With Jordan, there is the same willful jaggedness of line and joyous abandonment of the tempered scale without quite the same feeling of impending apocalypse as Gayle so gayly delivers. One can indulge in both without risking a panic attack. Even if Jordan was a school of one (and he hardly is), his tone and melodic contour is so fully developed, so confident and clear that when set against the parent culture's plonk, they deserve their own appellation. At the very least let's take note of the fact that Jordan (like Gayle) is part of that exclusive club of tenor players—the Fellowship of Reedsmen who have performed with Milford Graves.

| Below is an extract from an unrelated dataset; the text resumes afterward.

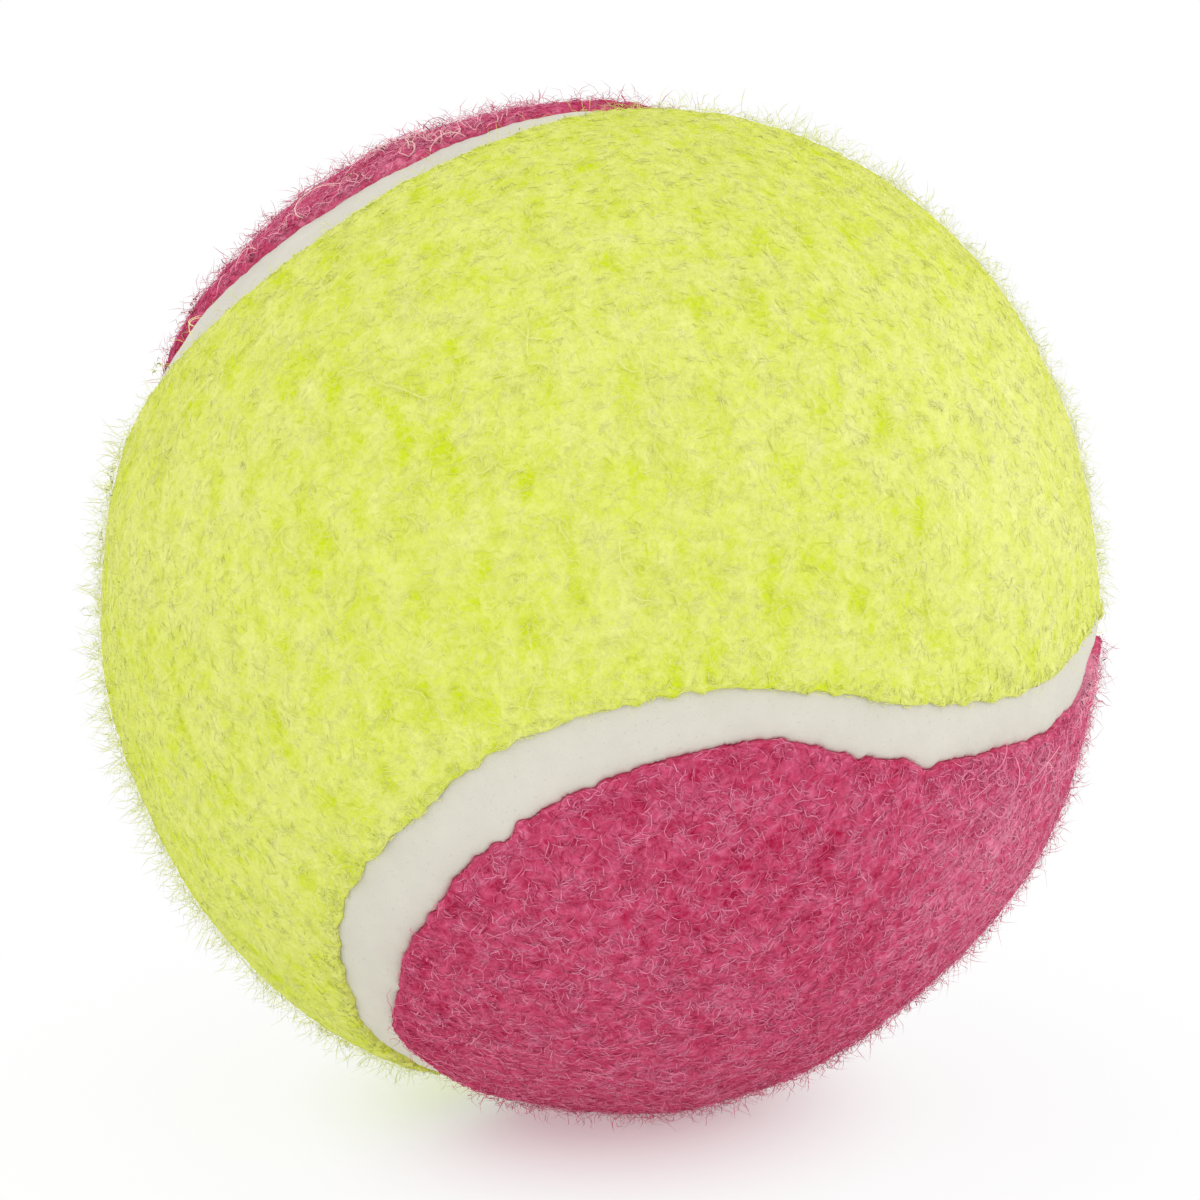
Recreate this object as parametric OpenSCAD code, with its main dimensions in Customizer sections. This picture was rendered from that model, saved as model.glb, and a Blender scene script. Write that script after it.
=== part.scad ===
// Tennis ball: a hollow rubber core of two cemented halves under a cover of two like felt panels, one
// yellow-green and one pink, laid edge to edge along a winding rubber seam.
// All lengths are in millimetres. The origin is the ball's centre, and the ball rests on its lowest point.

/* [Ball] */
// Diameter over the felt
ball_d = 66; // [60:0.5:75]
// Height of the felt's nap above its cloth
nap_t = 2.3; // [1.6:0.1:3.5]
// Thickness of the woven cloth that carries the nap
cloth_t = 0.8; // [0.5:0.1:1.2]
// Thickness of the coat of cement between the core and its cover
coat_t = 0.3; // [0.2:0.05:0.6]

/* [Core] */
// Wall of the hollow rubber core
core_wall = 4; // [3:0.1:6]
// Thickness of the cement film between the core's halves
film_t = 0.3; // [0.2:0.05:0.6]
// Radius of the bead of cement squeezed out inside the joint
bead_r = 0.9; // [0.6:0.1:1.5]

/* [Seam] */
// Width of the seam's face between the panels
seam_w = 3.8; // [2.5:0.1:5]
// Depth of the seam's face below the tips of the nap
seam_drop = 0.9; // [0.7:0.05:1.4]
// Lift of each lobe's centre off the cover's equator, in degrees
lobe_lift = 15.5; // [12:0.5:18]
// Angle from each lobe's centre out to the seam's middle, in degrees
lobe_arc = 36.8; // [34:0.2:39]

/* [Felt edge] */
// Width over which the nap rounds down to the seam
edge_w = 1.1; // [0.6:0.1:2]
// Height of that rounding
edge_h = 0.65; // [0.4:0.05:0.65]

/* [Lie of the cover] */
// Turn of the cover about the middle of the yellow panel, in degrees
cover_roll = -7.1; // [-180:0.1:180]
// Tilt of the yellow panel's middle away from straight up, in degrees
cover_tilt = 73.9; // [0:0.1:180]
// Compass turn of that tilt about the vertical, in degrees
cover_heading = -127.2; // [-180:0.1:180]

/* [Hidden] */
$fn = 96;

// The layers' radii, from the outside in
ball_r = ball_d / 2;
cloth_r = ball_r - nap_t;
coat_r = cloth_r - cloth_t;
core_r = coat_r - coat_t;
hollow_r = core_r - core_wall;
seam_r = ball_r - seam_drop;

// The seam in its own axes. Each panel has two lobes, and the four lobes stand 90 degrees apart round
// the equator, a panel's two leaning one way and the other panel's two the other way. The seam's middle
// runs round each lobe as a circle and from lobe to lobe as a great circle that touches both, so it
// is smooth all the way. These are unit vectors from the ball's centre.
x_axis = [1, 0, 0];
lobe_axis = unit([cos(lobe_lift), cos(lobe_lift), sqrt(2) * sin(lobe_lift)]);
leg_lean = atan2(lobe_axis.z, lobe_axis.y) - acos(sin(lobe_arc) / norm([lobe_axis.y, lobe_axis.z]));
leg_axis = [0, -sin(leg_lean), cos(leg_lean)];
leg_arc = atan2(lobe_axis * leg_axis, lobe_axis * x_axis);
joint_axis = toward(x_axis, leg_axis, leg_arc);
start_axis = unit(joint_axis - lobe_axis * (joint_axis * lobe_axis));
across_axis = cross(lobe_axis, start_axis);
top_axis = [cos(lobe_lift + lobe_arc), cos(lobe_lift + lobe_arc), sqrt(2) * sin(lobe_lift + lobe_arc)];
lobe_sweep = atan2(top_axis * across_axis, top_axis * start_axis);

// Steps along half a leg and half a lobe
leg_steps = 4;
lobe_steps = 20;
half_steps = leg_steps + lobe_steps;

// Each station is a point of the seam's middle and the direction across the seam away from the lobe
leg_stations = [for (i = [0 : leg_steps - 1])
    [toward(x_axis, leg_axis, leg_arc * i / leg_steps), cross(x_axis, leg_axis)]];
lobe_stations = [for (i = [0 : lobe_steps])
    let (spoke = toward(start_axis, across_axis, lobe_sweep * i / lobe_steps))
    [toward(lobe_axis, spoke, lobe_arc), toward(spoke, -lobe_axis, lobe_arc)]];
rising = concat(leg_stations, lobe_stations);
falling = [for (i = [half_steps - 1 : -1 : 1]) [swapped(rising[i][0]), swapped(rising[i][1])]];
quarter = concat(rising, falling);
// The four quarters, the direction now always from the pink panel toward the yellow one
stations = [for (k = [0 : 3]) for (s = quarter)
    [quarter_turned(s[0], k), quarter_turned(s[1], k) * (k % 2 == 0 ? 1 : -1)]];

// Angle from the seam's middle to a panel's edge
gap_angle = asin(seam_w / 2 / seam_r);
// The pattern's cone reaches well past the ball, so that its flat rungs pass outside the felt
cone_reach = 3 * ball_r;
// Facets of the rounded felt edge, and the angle they turn through before they meet the ball's surface
edge_steps = 3;
edge_turn = 75;

function unit(v) = v / norm(v);
// The direction at an angle from one unit vector toward another at right angles to it
function toward(from, to, angle) = from * cos(angle) + to * sin(angle);
function swapped(v) = [v.y, v.x, v.z];
// The move that carries the seam onto itself: a quarter turn about Z with a flip of Z
function quarter_turned(v, k) =
    [v.x * cos(90 * k) - v.y * sin(90 * k), v.x * sin(90 * k) + v.y * cos(90 * k), k % 2 == 0 ? v.z : -v.z];
// The point beside station s, at an angle from the seam's middle into the pink panel and a radius
function beside(s, angle, radius) = toward(s[0], -s[1], angle) * radius;

module shell(outer_r, inner_r) {
    difference() {
        sphere(r = outer_r);
        sphere(r = inner_r);
    }
}

// The triangles between two rings of points, one ring following the other in the list of points
function band(ring, next_ring, count) = [for (i = [0 : count - 1])
    let (a = ring * count + i, b = ring * count + (i + 1) % count,
         c = next_ring * count + (i + 1) % count, d = next_ring * count + i)
    for (f = [[a, b, c], [a, c, d]]) f];

// All that lies within the pink panel's outline, from the ball's centre out. Each ring is an angle
// from the seam's middle and a radius. The last ring is closed by a ladder of rungs between
// like points of the outline's two sides, far enough out for the flat rungs to pass outside the felt.
module panel_form(rings) {
    count = len(stations);
    points = [for (r = rings) for (s = stations) beside(s, r[0], r[1])];
    last = (len(rings) - 1) * count;
    left = [for (i = [0 : count / 2]) last + (half_steps + i) % count];
    right = [for (i = [0 : count / 2]) last + (half_steps - i + count) % count];
    walls = [for (i = [0 : count - 1]) [len(points), i, (i + 1) % count]];
    bands = [for (k = [1 : 1 : len(rings) - 1]) for (f = band(k, k - 1, count)) f];
    rungs_a = [for (i = [0 : count / 2 - 1]) [left[i], right[i + 1], left[i + 1]]];
    rungs_b = [for (i = [1 : count / 2 - 1]) [left[i], right[i], right[i + 1]]];
    polyhedron(concat(points, [[0, 0, 0]]), concat(walls, bands, rungs_a, rungs_b));
}

// The space between the two panels, well past the seam inward and outward
module gap_form() {
    count = len(stations);
    rings = [[-gap_angle, hollow_r], [gap_angle, hollow_r], [gap_angle, ball_d], [-gap_angle, ball_d]];
    points = [for (r = rings) for (s = stations) beside(s, r[0], r[1])];
    faces = [for (k = [0 : 3]) for (f = band(k, (k + 1) % 4, count)) f];
    polyhedron(points, faces);
}

// Puts the cover on the ball as it lies
module laid() {
    rotate([0, cover_tilt, cover_heading]) rotate([0, 0, cover_roll]) children();
}

// The two panels are the same shape: half a turn about X carries the pink one to the yellow one's place
module yellow_side() {
    rotate([180, 0, 0]) children();
}

// A layer of the pink panel. The shell is turned to bring its spheres' poles under the seam.
module panel_layer(outer_r, inner_r, rings) {
    intersection() {
        rotate([0, 90, 0]) shell(outer_r, inner_r);
        panel_form(rings);
    }
}

module backing_cloth() {
    panel_layer(cloth_r, coat_r, [[gap_angle, cone_reach]]);
}

// The nap's edge stands square on the cloth and rounds over to the ball's surface
module felt() {
    rounding = [for (i = [0 : edge_steps]) let (a = edge_turn * i / edge_steps)
        [gap_angle + asin(edge_w * (1 - cos(a)) / ball_r), ball_r - edge_h * (1 - sin(a))]];
    beyond = 3 * rounding[edge_steps] - 2 * rounding[edge_steps - 1];
    panel_layer(ball_r, cloth_r, concat(rounding, [beyond, [beyond[0], cone_reach]]));
}

module core_half() {
    difference() {
        sphere(r = core_r);
        sphere(r = hollow_r);
        translate([-ball_r, -ball_r, film_t / 2 - ball_d]) cube(ball_d);
    }
}

module lower_core_half() {
    color("dimgray") rotate([180, 0, 0]) core_half();
}

module upper_core_half() {
    color("dimgray") core_half();
}

// The film between the halves' rims, with the bead that was squeezed out of it inside
module core_joint_cement() {
    color("wheat") rotate_extrude() {
        intersection() {
            difference() {
                circle(r = core_r);
                circle(r = hollow_r);
            }
            translate([0, -film_t / 2]) square([ball_r, film_t]);
        }
        intersection() {
            translate([hollow_r, 0]) circle(r = bead_r);
            circle(r = hollow_r);
        }
    }
}

module cover_cement() {
    color("ivory") shell(coat_r, core_r);
}

module yellow_backing_cloth() {
    color("palegoldenrod") laid() yellow_side() backing_cloth();
}

module pink_backing_cloth() {
    color("palevioletred") laid() backing_cloth();
}

module yellow_felt() {
    color("#DCE46C") laid() yellow_side() felt();
}

module pink_felt() {
    color("#BC4869") laid() felt();
}

module seam_rubber() {
    color("#DED9CE") laid() intersection() {
        shell(seam_r, coat_r);
        gap_form();
    }
}

lower_core_half();
upper_core_half();
core_joint_cement();
cover_cement();
yellow_backing_cloth();
pink_backing_cloth();
yellow_felt();
pink_felt();
seam_rubber();
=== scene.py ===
# %% [markdown]
# # A tennis ball in two colours
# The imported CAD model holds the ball's layers as plain solids: a hollow rubber core, cement, woven
# cloth, two felt panels and the rubber seam between them. Here the outer layers get their real
# surfaces: raised nap, uneven cut edges and a speckled seam.

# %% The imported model
import math

import bpy
import numpy as np
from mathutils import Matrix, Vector


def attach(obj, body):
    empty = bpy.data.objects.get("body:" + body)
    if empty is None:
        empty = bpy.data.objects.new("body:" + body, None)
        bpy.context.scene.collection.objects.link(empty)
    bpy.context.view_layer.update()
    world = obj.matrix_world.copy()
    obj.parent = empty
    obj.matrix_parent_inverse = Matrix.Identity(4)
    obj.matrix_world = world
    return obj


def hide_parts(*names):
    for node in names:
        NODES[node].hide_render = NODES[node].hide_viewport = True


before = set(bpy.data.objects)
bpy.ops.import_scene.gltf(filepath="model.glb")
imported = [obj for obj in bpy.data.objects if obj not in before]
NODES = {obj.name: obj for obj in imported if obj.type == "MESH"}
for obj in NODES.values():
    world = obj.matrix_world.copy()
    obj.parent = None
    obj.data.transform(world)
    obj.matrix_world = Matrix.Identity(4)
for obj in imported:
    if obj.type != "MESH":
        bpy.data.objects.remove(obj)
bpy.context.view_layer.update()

print("CAD nodes:", {name: len(node.data.polygons) for name, node in NODES.items()})

# %% [markdown]
# ## Measures
# The numbers below repeat the CAD source's values, in millimetres and degrees, so that the new
# surfaces lie where the solids do. Lengths stay in millimetres until a mesh is made, because felt
# is easier to think about that way, and each mesh is written in metres.

# %% The ball's own measures
MM = 0.001
BALL_R = 33.0
CLOTH_R = 30.7
COAT_R = 29.9
SEAM_R = 32.1
FLOOR_Z = -BALL_R
LOBE_LIFT, LOBE_ARC = math.radians(15.5), math.radians(36.8)
COVER_ROLL, COVER_TILT, COVER_HEADING = (math.radians(a) for a in (-7.1, 73.9, -127.2))
LEG_STEPS, LOBE_STEPS = 91, 102
HALF_STEPS = LEG_STEPS + LOBE_STEPS
STATIONS = 8 * HALF_STEPS
YELLOW, PINK = 1, -1
NAMES = {YELLOW: "yellow", PINK: "pink"}

# %% [markdown]
# ## The camera
# The photograph was taken from slightly above, at about eight ball radii. A long lens keeps that
# perspective, and a very small shift puts the ball's centre on the photograph's pixel. The camera
# comes first, because a few paler places and loose hairs of the felt are found by their pixels.

# %% The camera
PICTURE = 1200
FOCAL_PIXELS = 4017.0
CENTRE_PIXEL = np.array([602.2, 605.2])
CAMERA_DISTANCE = 264.0
CAMERA_TILT = math.radians(8)
VIEW_RIGHT = np.array([1.0, 0.0, 0.0])
VIEW_UP = np.array([0.0, math.sin(CAMERA_TILT), math.cos(CAMERA_TILT)])
VIEW_BACK = np.array([0.0, -math.cos(CAMERA_TILT), math.sin(CAMERA_TILT)])

lens = bpy.data.cameras.new("photograph_view")
lens.sensor_width = 36.0
lens.lens = FOCAL_PIXELS / PICTURE * lens.sensor_width
lens.shift_x, lens.shift_y = (PICTURE / 2 - CENTRE_PIXEL) / PICTURE * [1, -1]
lens.clip_start, lens.clip_end = 0.01, 20
camera = bpy.data.objects.new("photograph_view", lens)
bpy.context.scene.collection.objects.link(camera)
camera.location = VIEW_BACK * CAMERA_DISTANCE * MM
camera.rotation_mode = "QUATERNION"
camera.rotation_quaternion = Vector(-VIEW_BACK).to_track_quat("-Z", "Y")
bpy.context.scene.camera = camera
print("lens", round(lens.lens, 1), "mm, shift", round(lens.shift_x, 4), round(lens.shift_y, 4))

# %% [markdown]
# ## The seam's course
# On a real ball two dog-bone panels meet along one winding line. Here each of its four lobes is a
# circle and each crossing a great circle that touches two of them. A spline through picked points
# could look similar, but arcs give the exact middle of the CAD seam, at any number of steps.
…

Like Borgmann, Jordan finds himself amply supported by an attentive, interactive rhythm section. Harrison Bankhead on bass (and cello, I believe) is as much a harmonic fixture as he is rhythmic. If there was any question why the drumming is so excellent, it is because the drummer is the very excellent and eminently melodic Warren Smith. Having worked with a diverse panoply of melodicists from Van Morrison to Bill Dixon, Smith sounds right at home with Jordan and Bankhead, adding to the music without ever unduly hogging the mic.

Together, these recordings point to a day when the saxophone trio is perfected, or at the very least exhausted. With so much music on these three recordings, it's hard to grapple with the fact that they are but a mere fraction of the trio sounds produced under the heading This Music, let alone music in total.



Available at Instantjazz.


3 comments:

Rui Antonio said...

Thomas Borgmann, Wilber Morris, Reggie Nicholson - Nasty & Sweet is not a NotTwo record, is a Nobusiness record.

Stef said...

Thanks! Corrected in the meantime.

stef

Richard said...

I have Volume 1 of On Fire, and it's quite good. But even better is Palm of Soul with Parker and Drake.
I bought it for the rhythm section, but Jordan is the star.

I'll have to get one of these Borgmanns.